Short problem: Extract all records. Keep each one exact.

Record excerpts:
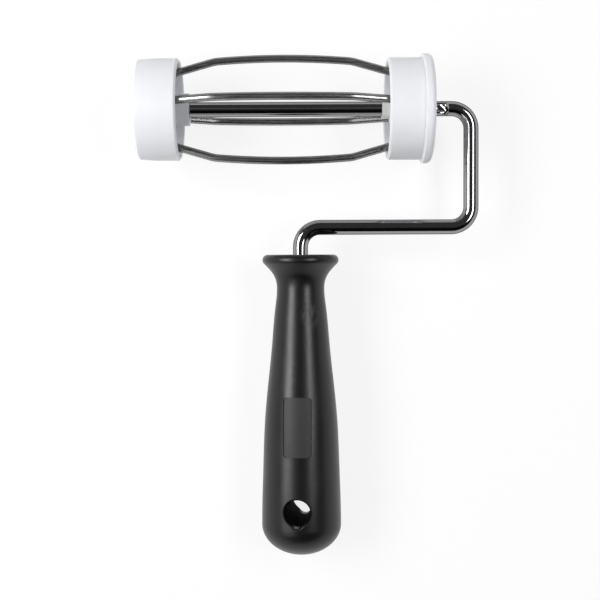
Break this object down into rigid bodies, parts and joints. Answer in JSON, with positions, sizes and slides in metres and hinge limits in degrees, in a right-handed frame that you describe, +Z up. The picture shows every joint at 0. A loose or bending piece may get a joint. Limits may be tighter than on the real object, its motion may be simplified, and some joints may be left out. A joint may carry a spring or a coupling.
{
  "type": "hand roller frame",
  "caption": "Hand roller frame: bowed wires between flanged and plain end caps spin on a bent rod axle, with a moulded handle. Takes a slip-on sleeve for inking or gluing.",
  "frame": {"origin": "bottom centre of the bounding box, on the surface that the tool lies on", "axes": "+X along the axle, from the plain cap towards the flanged cap and the riser; +Y along the handle, from its tip towards the cage; +Z up, out of the handle's front"},
  "size_m": [0.1272, 0.188, 0.0415],
  "materials": {
    "handle_plastic": "black moulded polypropylene with a low sheen",
    "plated_rod": "bright nickel-chrome plate on drawn steel rod",
    "zinc_steel": "zinc-plated steel",
    "spring_steel": "oiled spring steel",
    "drawn_wire": "dark drawn spring wire",
    "cap_plastic": "white moulded polypropylene, satin",
    "bearing_nylon": "natural nylon"
  },
  "bodies": {
    "frame": {"handle": "handle_plastic", "frame_rod": "plated_rod", "axle_washer": "zinc_steel", "push_nut": "spring_steel"},
    "cage": {"outer_end_cap": "cap_plastic", "inner_end_cap": "cap_plastic", "outer_bearing": "bearing_nylon", "inner_bearing": "bearing_nylon", "hub_plug": "cap_plastic", "cage_wire_1": "drawn_wire", "cage_wire_2": "drawn_wire", "cage_wire_3": "drawn_wire", "cage_wire_4": "drawn_wire"}
  },
  "joints": [
    {"name": "cage_spin", "type": "hinge", "parent": "frame", "child": "cage", "pos_m": [-0.0094, 0.07327, 0.02075], "axis": [1, 0, 0], "continuous": true}
  ]
}
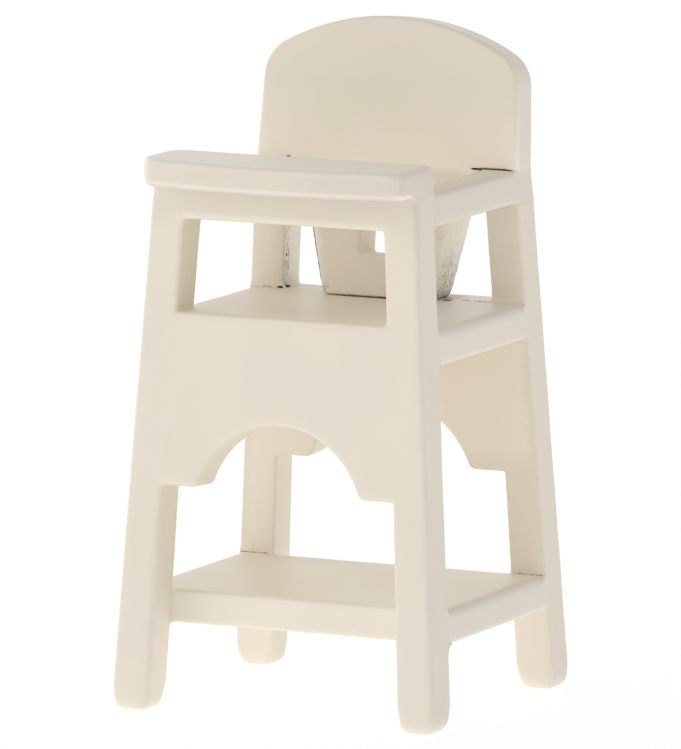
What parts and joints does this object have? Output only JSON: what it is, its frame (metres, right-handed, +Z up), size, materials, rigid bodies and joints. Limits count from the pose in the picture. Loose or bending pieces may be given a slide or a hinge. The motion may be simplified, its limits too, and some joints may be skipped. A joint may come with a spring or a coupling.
{
  "type": "dollhouse high chair",
  "caption": "Small painted wooden high chair for a doll: splayed front and rear panels with arched aprons, a seat, a foot shelf, armrests, a bowed tray and a round-topped reclined back.",
  "frame": {"origin": "on the floor, in the middle of the chair's box, which reaches from the tray's nose to the rear feet", "axes": "+X to the right of someone who looks at the chair's front, +Y from the tray to the backrest, +Z up"},
  "size_m": [0.058, 0.0558, 0.1098],
  "materials": {
    "cream_paint": "thick satin cream paint over wood, with softened edges",
    "bare_wood": "bare beech, turned and chamfered"
  },
  "bodies": {
    "root": {"front_panel": "cream_paint", "rear_panel": "cream_paint", "seat_board": "cream_paint", "foot_shelf": "cream_paint", "left_armrest": "cream_paint", "right_armrest": "cream_paint", "tray": "cream_paint", "backrest": "cream_paint", "seat_dowels": "bare_wood", "shelf_dowels": "bare_wood", "armrest_dowels": "bare_wood", "tray_dowels": "bare_wood", "back_dowels": "bare_wood"}
  },
  "joints": []
}
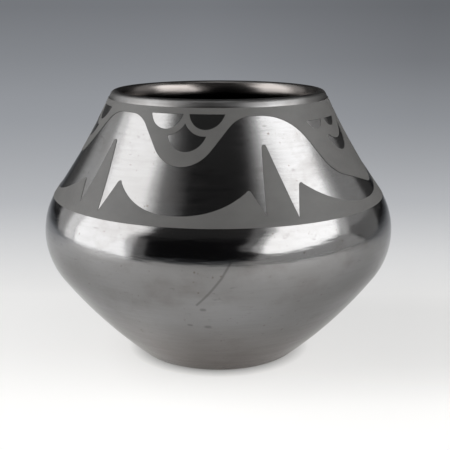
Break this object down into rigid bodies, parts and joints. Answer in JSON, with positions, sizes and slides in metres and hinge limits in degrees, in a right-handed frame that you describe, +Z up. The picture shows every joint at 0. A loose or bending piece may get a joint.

Written reply:
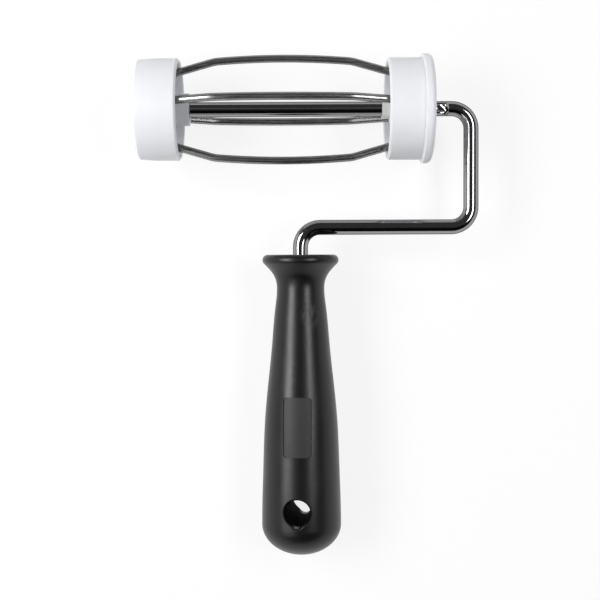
Break this object down into rigid bodies, parts and joints. Answer in JSON, with positions, sizes and slides in metres and hinge limits in degrees, in a right-handed frame that you describe, +Z up. The picture shows every joint at 0. A loose or bending piece may get a joint. Limits may be tighter than on the real object, its motion may be simplified, and some joints may be left out. A joint may carry a spring or a coupling.
{
  "type": "hand roller frame",
  "caption": "Hand roller frame: bowed wires between flanged and plain end caps spin on a bent rod axle, with a moulded handle. Takes a slip-on sleeve for inking or gluing.",
  "frame": {"origin": "bottom centre of the bounding box, on the surface that the tool lies on", "axes": "+X along the axle, from the plain cap towards the flanged cap and the riser; +Y along the handle, from its tip towards the cage; +Z up, out of the handle's front"},
  "size_m": [0.1272, 0.188, 0.0415],
  "materials": {
    "handle_plastic": "black moulded polypropylene with a low sheen",
    "plated_rod": "bright nickel-chrome plate on drawn steel rod",
    "zinc_steel": "zinc-plated steel",
    "spring_steel": "oiled spring steel",
    "drawn_wire": "dark drawn spring wire",
    "cap_plastic": "white moulded polypropylene, satin",
    "bearing_nylon": "natural nylon"
  },
  "bodies": {
    "frame": {"handle": "handle_plastic", "frame_rod": "plated_rod", "axle_washer": "zinc_steel", "push_nut": "spring_steel"},
    "cage": {"outer_end_cap": "cap_plastic", "inner_end_cap": "cap_plastic", "outer_bearing": "bearing_nylon", "inner_bearing": "bearing_nylon", "hub_plug": "cap_plastic", "cage_wire_1": "drawn_wire", "cage_wire_2": "drawn_wire", "cage_wire_3": "drawn_wire", "cage_wire_4": "drawn_wire"}
  },
  "joints": [
    {"name": "cage_spin", "type": "hinge", "parent": "frame", "child": "cage", "pos_m": [-0.0094, 0.07327, 0.02075], "axis": [1, 0, 0], "continuous": true}
  ]
}
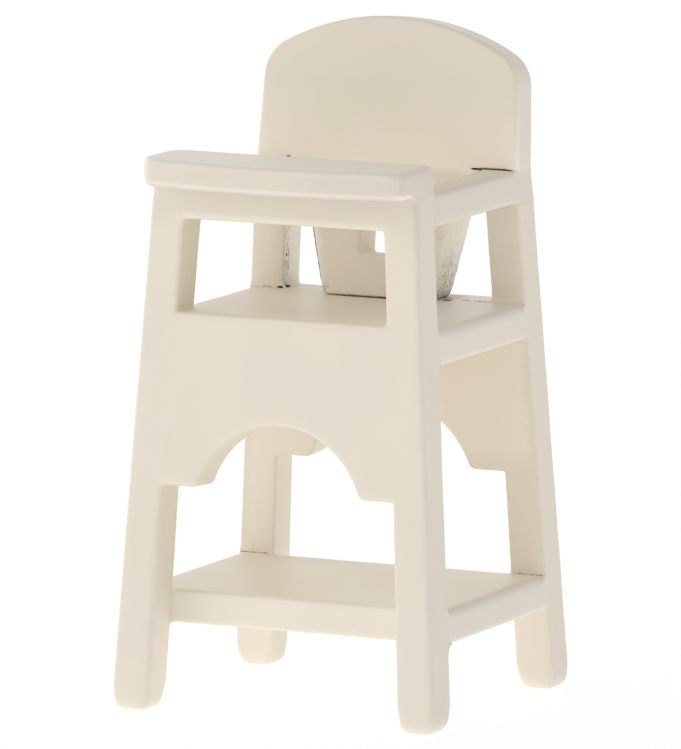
What parts and joints does this object have? Output only JSON: what it is, its frame (metres, right-handed, +Z up), size, materials, rigid bodies and joints. Limits count from the pose in the picture. Loose or bending pieces may be given a slide or a hinge. The motion may be simplified, its limits too, and some joints may be skipped. A joint may come with a spring or a coupling.
{
  "type": "dollhouse high chair",
  "caption": "Small painted wooden high chair for a doll: splayed front and rear panels with arched aprons, a seat, a foot shelf, armrests, a bowed tray and a round-topped reclined back.",
  "frame": {"origin": "on the floor, in the middle of the chair's box, which reaches from the tray's nose to the rear feet", "axes": "+X to the right of someone who looks at the chair's front, +Y from the tray to the backrest, +Z up"},
  "size_m": [0.058, 0.0558, 0.1098],
  "materials": {
    "cream_paint": "thick satin cream paint over wood, with softened edges",
    "bare_wood": "bare beech, turned and chamfered"
  },
  "bodies": {
    "root": {"front_panel": "cream_paint", "rear_panel": "cream_paint", "seat_board": "cream_paint", "foot_shelf": "cream_paint", "left_armrest": "cream_paint", "right_armrest": "cream_paint", "tray": "cream_paint", "backrest": "cream_paint", "seat_dowels": "bare_wood", "shelf_dowels": "bare_wood", "armrest_dowels": "bare_wood", "tray_dowels": "bare_wood", "back_dowels": "bare_wood"}
  },
  "joints": []
}
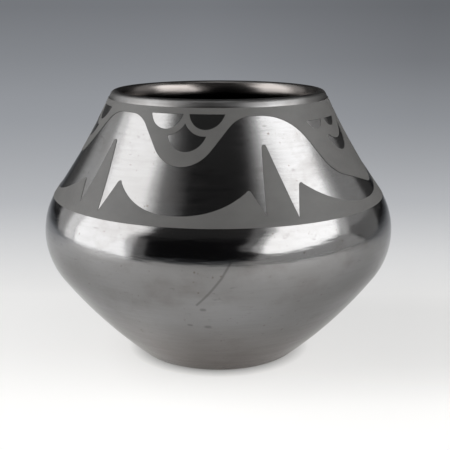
Break this object down into rigid bodies, parts and joints. Answer in JSON, with positions, sizes and slides in metres and hinge limits in degrees, in a right-handed frame that you describe, +Z up. The picture shows every joint at 0. A loose or bending piece may get a joint.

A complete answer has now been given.